‘Artistic license’ or misinformation?
It would be a dull world if creative types weren’t allowed artistic license — the leeway to interpret something without being strictly factual.
However, if someone wants to make a point about a real issue but plays fast and loose with the facts, does artistic license become misinformation?
Two recent examples raise that question.
The Post parody
The activist artist troupe the Yes Men produced a fake issue of The Washington Post with a front page story declaring that President Donald Trump had resigned and made a hasty retreat from the White House. The realistic-looking “newspaper,” with a publication date of May 1, 2019, was handed out at a number of locations around Washington, including in front of the White House, on Jan. 16.
— Adrienne Shih👩🏻💻 (@adrienneshih) January 16, 2019
In a world where “fake news,” altered images and viral rumors are the order of the day, the fake issue of the Post was presented as political satire, a way to capture attention about real issues in a way that, after a moment or two, leaves no doubt that it is a parody. But does it count as “fake news”?
While the fake Post was widely criticized (including by the Post itself), its defenders saw the Yes Men’s work as clearly a parody: “It’s not intended to deceive people forever or to inspire violence,” April Glaser wrote in Slate. “It’s intended to force someone who sees it to do a double take and consider what it would mean if this headline were an account of actual political events. It’s satire and exaggeration.”
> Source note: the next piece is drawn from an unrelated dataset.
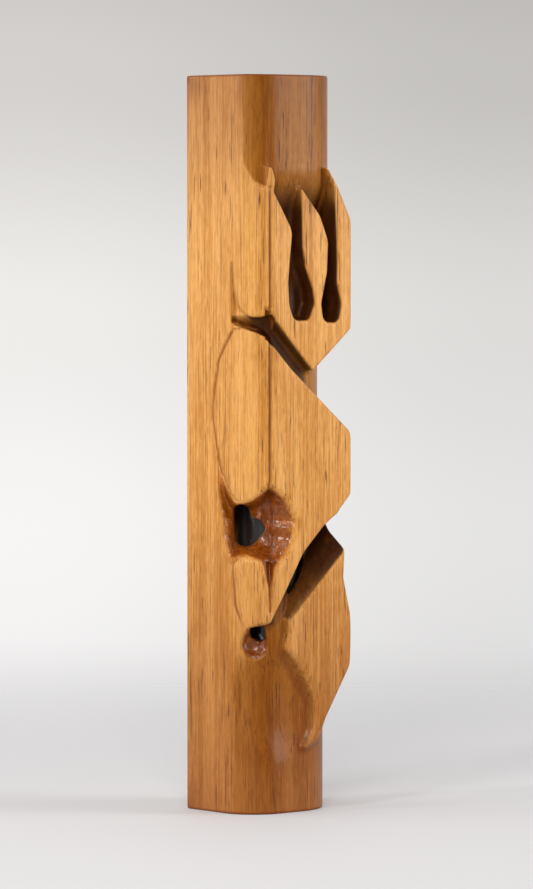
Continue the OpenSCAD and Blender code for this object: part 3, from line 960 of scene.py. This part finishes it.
def dress(piece, material):
    piece.data.materials.clear()
    piece.data.materials.append(material)


# ---- the pieces and their finishes ----

WELD_GAP = 0.001
EASED_FROM = math.radians(40)
COVER_EASE, CAP_EASE, PLATE_EASE = 0.35, 0.2, 0.15


def weld(mesh):
    """Joins corners that lie on one another."""
    shape = bmesh.new()
    shape.from_mesh(mesh)
    bmesh.ops.remove_doubles(shape, verts=shape.verts, dist=WELD_GAP * MM)
    shape.to_mesh(mesh)
    shape.free()


def soften_edges(node, rides, finish, width):
    """A copy of a node with its sharp edges eased, shown in its place."""
    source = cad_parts[node]
    piece = add_object(node + "_eased", source.data.copy())
    piece.matrix_world = source.matrix_world.copy()
    weld(piece.data)
    bevel = piece.modifiers.new("ease", "BEVEL")
    bevel.width = width * MM
    bevel.segments = 2
    bevel.limit_method = "ANGLE"
    bevel.angle_limit = EASED_FROM
    bevel.harden_normals = True
    apply_modifiers(piece)
    dress(piece, finish)
    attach(piece, rides)
    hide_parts(node)


body = carve_body()
dress(body, carved_wood())
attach(body, "case")
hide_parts("case_body")

plate = brass("brass_plate", 0.28, (6, 0.3, 0.3))
screw = brass("brass_screw", 0.22, (2, 2, 2))
tube = dark_plastic("tube_plastic", 0.1)
cap = dark_plastic("cap_plastic", 0.35)
FINISHES = {
    "cover_screws": screw,
    "hanger_screws": screw,
    "scroll_tube": tube,
    "parchment_scroll": parchment(),
    "scroll_band": woven_tape(),
}
for node_name, finish in FINISHES.items():
    dress(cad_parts[node_name], finish)
soften_edges("back_cover", "cover", plain_wood(), COVER_EASE)
for node_name in ("tube_cap_top", "tube_cap_bottom"):
    soften_edges(node_name, "tube", cap, CAP_EASE)
for node_name in ("hanger_plate_top", "hanger_plate_bottom"):
    soften_edges(node_name, "case", plate, PLATE_EASE)


# ---- floor, lights and backdrop ----

FLOOR_SIZE = 2.4
FLOOR_COLOR, FLOOR_FADE = (0.58, 0.57, 0.575, 1), (0.02, 0.45)
AWAY = (math.sin(CAMERA_AZIMUTH), -math.cos(CAMERA_AZIMUTH), 0)
ACROSS = (math.cos(CAMERA_AZIMUTH), math.sin(CAMERA_AZIMUTH), 0)
LIGHT_AIM = Vector((0, 0, 0.07))
WARM, NEUTRAL = (1, 0.985, 0.96), (1, 1, 1)
BACKDROP = [
    (-0.14, (0.74, 0.73, 0.735)), (-0.06, (0.93, 0.92, 0.915)), (-0.02, (0.87, 0.85, 0.83)),
    (0.03, (0.66, 0.64, 0.62)), (0.05, (0.61, 0.59, 0.57))]
BACKDROP_TILT = [(-0.05, (1, 1, 1)), (0.05, (0.84, 0.84, 0.84))]
STUDIO_GLOW = [
    (-1, (0.36, 0.36, 0.36)), (-0.4, (0.42, 0.42, 0.42)), (0.2, (0.62, 0.62, 0.62)), (1, (0.8, 0.8, 0.8))]


def add_floor():
    """A pale floor that fades into the backdrop well away from the object."""
    mesh = bpy.data.meshes.new("floor")
    s = FLOOR_SIZE
    mesh.from_pydata([(-s, -s, 0), (s, -s, 0), (s, s, 0), (-s, s, 0)], [], [(0, 1, 2, 3)])
    floor = add_object("floor", mesh)
    shader = Shader("floor")
    centre = shader.node("ShaderNodeTexCoord").outputs["Object"]
    reach = shader.node("ShaderNodeVectorMath", {0: centre}, operation="LENGTH").outputs["Value"]
    shader.set(Base_Color=FLOOR_COLOR, Roughness=0.75, Alpha=shader.map(reach, *FLOOR_FADE, 1, 0))
    dress(floor, shader.material)


def add_softbox(name, angle, distance, height, size, power, color=NEUTRAL):
    """A softbox at an angle from the camera's direction, aimed at the object."""
    data = bpy.data.lights.new(name, "AREA")
    data.shape = "RECTANGLE"
    data.size, data.size_y = size
    data.energy = power
    data.color = color
    light = bpy.data.objects.new(name, data)
    bpy.context.scene.collection.objects.link(light)
    bearing = CAMERA_AZIMUTH + math.radians(angle)
    light.location = (math.sin(bearing) * distance, -math.cos(bearing) * distance, height)
    light.rotation_euler = (LIGHT_AIM - light.location).to_track_quat("-Z", "Y").to_euler()
    light.visible_camera = False


def toward(world, direction):
    """How far each way points along a direction, 1 to -1."""
    way = world.node("ShaderNodeTexCoord").outputs["Generated"]
    inputs = {0: way, 1: direction}
    return world.node("ShaderNodeVectorMath", inputs, operation="DOT_PRODUCT").outputs["Value"]


def shades(world, value, stops):
    """Colour by a value, from stops of (value, colour), with soft steps between."""
    low, high = stops[0][0], stops[-1][0]
    colors = world.node("ShaderNodeValToRGB")
    colors.color_ramp.interpolation = "EASE"
    world.feed(colors.inputs[0], world.map(value, low, high, smooth=False))
    marks = colors.color_ramp.elements
    while len(marks) < len(stops):
        marks.new(0.5)
    for mark, (at, color) in zip(marks, stops):
        mark.position = (at - low) / (high - low)
        mark.color = (*color, 1)
    return colors.outputs[0]


def add_backdrop():
    """A pale backdrop behind the object; what lies behind the camera is dim, as in a studio."""
    studio = bpy.data.worlds.new("studio")
    bpy.context.scene.world = studio
    studio.use_nodes = True
    world = Nodes(studio.node_tree)
    upright, tilt = toward(world, (0, 0, 1)), toward(world, ACROSS)
    seen = world.mix(1.0, shades(world, upright, BACKDROP), shades(world, tilt, BACKDROP_TILT), "MULTIPLY")
    glow = shades(world, toward(world, tuple(-a for a in AWAY)), STUDIO_GLOW)
    camera_ray = world.node("ShaderNodeLightPath").outputs["Is Camera Ray"]
    background = world.tree.nodes["Background"]
    world.feed(background.inputs[0], world.mix(camera_ray, glow, seen))
    world.feed(world.tree.nodes["World Output"].inputs[0], background.outputs[0])


add_floor()
add_softbox("key", angle=-4, distance=0.95, height=0.5, size=(0.4, 0.35), power=7.0, color=WARM)
add_softbox("left", angle=-98, distance=0.75, height=0.3, size=(0.35, 0.5), power=1.3, color=WARM)
add_softbox("right", angle=84, distance=0.8, height=0.3, size=(0.35, 0.45), power=3.8)
add_softbox("top", angle=-30, distance=0.55, height=0.75, size=(0.12, 0.12), power=1.4)
add_softbox("strip", angle=-66, distance=0.6, height=0.22, size=(0.09, 0.45), power=1.15)
add_backdrop()
bpy.context.scene.view_settings.view_transform = "Standard"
Meanwhile, the #10yearschallenge meme was sweeping social media, with people posting photos of themselves 10 years ago next to current images. Environmentalists saw this meme as an opportunity to starkly illustrate the effects of climate change.
But some of those side-by-side images were faked — including this tweet from Jan. 14, which garnered nearly half a million “likes” and was shared nearly 370,000 times over a couple of days:
It claims to show how much one glacier had melted over the last decade. It doesn’t.
The photos are literally from opposite ends of the Earth and were taken only two years apart. The NASA photo (left) is from Antarctica in 2016. The National Snow and Ice Data Center image (right) is from the Arctic in 2018.
Nicolas Bilodeau, who created the tweet, told AFP Fact Check that he was looking for images that would provoke a reaction around global warming. Finding photos of the same location to illustrate this proved “too complicated,” he said, so he used images that he thought would convey his point. He justified his decision as “artistic license.”
What’s the difference?
In the case of the fake newspaper, the future date of the issue is an immediate tipoff that something is awry. And handing out printed copies (there was an accompanying website that garnered less attention) removed the knee-jerk, viral sharing aspect that makes misinformation so potent.
The faked photo collage, however, does not depict what it claims to show. Based on the number of retweets and “likes,” the tweet misled many. While the deceit itself causes damage, it also leaves the public more cynical about information they see online and makes it more difficult for people to know what to believe about key issues.
And that’s not artistic license. That’s misinformation.